En 1436, le même duc et le connétable se réunirent à Ancenis. Gilles de Laval, seigneur de Retz, connu sous le nom de maréchal de Retz, était l'un des plus riches seigneurs de France, mais, orphelin de bonne heure, il se livrait à un luxe effréné et s'adonnait aux folies et aux prodigalités de toute sorte. Bientôt, sous l'influence de pareilles habitudes, ses revenus devinrent insuffisants, et il fut obligé de vendre successivement ses terres. La vente la plus importante fut celle qu'il fit, en cette même année, au duc de Bretagne Jean V, des places fortes d'Ingrandes et de Champtocé, pour la somme de 100 000 écus. Comme ces places formaient la frontière des deux duchés, le traite souleva les plus vives discussions entre les ducs d'Anjou et de Bretagne.
On suppose que l'entrevue de Jean V et du connétable eut pour but d'accorder les deux rivaux ; cette opinion est d'autant plus vraisemblable que le roi Charles VII de France, suzerain du duché d'Anjou, écrasé par sa guerre avec l'Angleterre, recherchait alors l'alliance du duc de Bretagne.
Le duc de Bourgogne pria le connétable de se rendre à Ancenis ; que celui-ci y alla et y trouva le duc de Bretagne, le comte et la comtesse de Montfort et Charles d'Anjou, comte du Maine, frère du roi de Sicile, duc d'Anjou.

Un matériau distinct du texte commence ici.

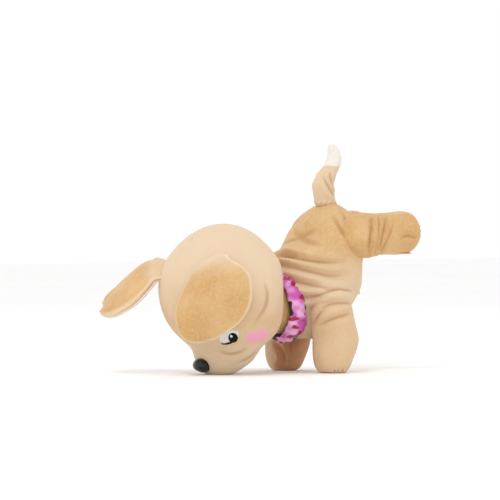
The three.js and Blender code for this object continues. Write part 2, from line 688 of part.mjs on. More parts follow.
function earPose(name) {
  const { at, down, bendDown, bendAcross, lift } = EARS[name];
  const sign = Math.sign(at[1]);
  const along = new THREE.Vector3(0.62, sign * 0.66, 0.42).normalize();
  const hang = new THREE.Vector3(...down).normalize();
  const out = new THREE.Vector3().crossVectors(along, hang).multiplyScalar(sign).normalize();
  if (out.dot(new THREE.Vector3(-0.7, sign * 0.4, 0.5)) < 0) out.negate();
  const root = new THREE.Vector3(...at).addScaledVector(out, lift);
  const mirrored = new THREE.Vector3().crossVectors(along, out).dot(hang) > 0;
  return { root, along, down: hang, out, bendDown, bendAcross, mirrored };
}

function addEars() {
  const { lining, outer } = EAR;
  for (const [name] of SIDES) {
    const pose = earPose(name);
    add(`ear_${name}_lining`, earPanel(pose, 0, lining, 3), WHITE_PLUSH);
    add(`ear_${name}_outer`, earPanel(pose, lining + 2 * GAP, lining + 2 * GAP + outer, 0), TAN_PLUSH);
  }
}

// ---------------------------------------------------------------- tail

// Level sections of the tail: height, centre X, radius. The white tip starts at TIP_FROM.
const TAIL_LEVELS = [
  [198.5, 22, 7], [201, 21, 11], [207, 20, 12.8], [216, 18, 12.9], [226, 17.6, 12.6], [236, 21.5, 12],
  [242, 26.5, 11], [247, 30.5, 10],
];
const TIP_LEVELS = [[247.4, 30.8, 10], [254, 33.5, 9.4], [262, 34, 8], [269, 32, 5.8], [274.5, 30, 2.6]];

function addTail() {
  const stack = (levels) => loft(levels.map(([z, x, r]) =>
    ring(new THREE.Vector3(x, 0, z), AXIS_X, AXIS_Y, r, r, 2, 20)));
  const coilR = 4.2;
  const room = rodZ(TAIL.x, 0, coilR + 2, 190, 212, 20);
  add('tail_plush', stack(TAIL_LEVELS).subtract(room), TAN_PLUSH);
  add('tail_tip', stack(TIP_LEVELS), WHITE_PLUSH);
  add('tail_bracket',
    box(TAIL.x - 8, TAIL.x + 8, -8, 8, 184 + GAP, 187.5).add(rodZ(TAIL.x, 0, 2.2, 187, 192.5, 12)),
    CHASSIS_PLASTIC);

  class Coil extends THREE.Curve {
    getPoint(share, target = new THREE.Vector3()) {
      const turns = 3;
      const angle = share * turns * 2 * Math.PI;
      return target.set(TAIL.x + coilR * Math.cos(angle), coilR * Math.sin(angle), 195.2 + share * 14);
    }
  }
  const wire = new THREE.Shape();
  wire.absarc(0, 0, 0.7, 0, 2 * Math.PI, false);
  const spring = new THREE.ExtrudeGeometry(wire,
    { steps: 33, curveSegments: 3, bevelEnabled: false, extrudePath: new Coil() });
  add('tail_spring', solid(spring), STEEL);
}

// ---------------------------------------------------------------- the toy

addTorso();
addChassis();
addElectronics();
for (const [name, train] of Object.entries(TRAINS)) addTrain(name, train);
addFrontLegs();
addHindLegs();
addNeck();
addHead();
addEars();
addTail();

export default toy;
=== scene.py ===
"""An interactive plush puppy in a handstand: stuffed skins, satin scarf and embroidered face."""
import math

import bpy
import numpy as np
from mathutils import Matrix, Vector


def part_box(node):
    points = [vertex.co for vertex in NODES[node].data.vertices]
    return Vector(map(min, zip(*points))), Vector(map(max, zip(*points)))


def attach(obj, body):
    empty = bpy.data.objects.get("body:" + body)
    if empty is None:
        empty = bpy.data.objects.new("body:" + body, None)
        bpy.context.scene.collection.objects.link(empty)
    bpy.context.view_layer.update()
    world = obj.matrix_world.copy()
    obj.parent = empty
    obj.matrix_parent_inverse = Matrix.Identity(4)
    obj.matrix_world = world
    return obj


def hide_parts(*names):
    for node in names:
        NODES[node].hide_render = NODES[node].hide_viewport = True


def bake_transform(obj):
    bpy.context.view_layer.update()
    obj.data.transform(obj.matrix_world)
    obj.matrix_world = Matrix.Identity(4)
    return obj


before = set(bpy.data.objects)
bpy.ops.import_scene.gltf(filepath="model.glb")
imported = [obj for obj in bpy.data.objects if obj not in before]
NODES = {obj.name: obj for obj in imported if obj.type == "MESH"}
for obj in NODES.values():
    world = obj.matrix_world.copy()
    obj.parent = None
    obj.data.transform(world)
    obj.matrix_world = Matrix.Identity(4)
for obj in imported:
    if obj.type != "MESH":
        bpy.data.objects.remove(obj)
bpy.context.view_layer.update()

import openvdb as vdb
from mathutils import Vector
from mathutils.bvhtree import BVHTree

# The toy is modelled in millimetres from the floor point between its front paws,
# with the hip axle at HIP.
HIP = np.array([32.0, 0.0, 162.0])
HEAD = np.array([-131.0, 0.0, 95.0])
TAIL = np.array([24.0, 0.0, 196.0])
MM = 0.001
hip_low, hip_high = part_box("hip_axle")
ORIGIN = (np.array(hip_low) + np.array(hip_high)) / (2 * MM) - HIP

PITCH = math.radians(60)
FORWARD = np.array([-math.cos(PITCH), 0, -math.sin(PITCH)])
CROWN = np.array([-math.sin(PITCH), 0, math.cos(PITCH)])
LEFT = np.array([0.0, -1.0, 0.0])
SIDES = {"left": -1, "right": 1}
LEG_Y = 49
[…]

Quoi qu'il en soit de cette entrevue dont le sens n'a pas transpiré, Gilles de Retz fut interdit par arrêt du conseil, et il fut ordonné à Michel de Sillé et à Valentin de Mortemar, commandants des places vendues, de les garder et maintenir pour le service du duc d'Anjou et du roi de France. Plus tard, en 1440, le même Gilles de Retz, poursuivi devant l'autorité ecclésiastique pour d'innombrables faits, fut pendu et brûlé à Nantes.
Malgré les ordres donnés aux commandants des places vendues, le duc de Bretagne était encore, en 1481, seigneur de Champtocé, et percevait en ce lieu des droits sur les bateaux qui passaient en Loire[source 15].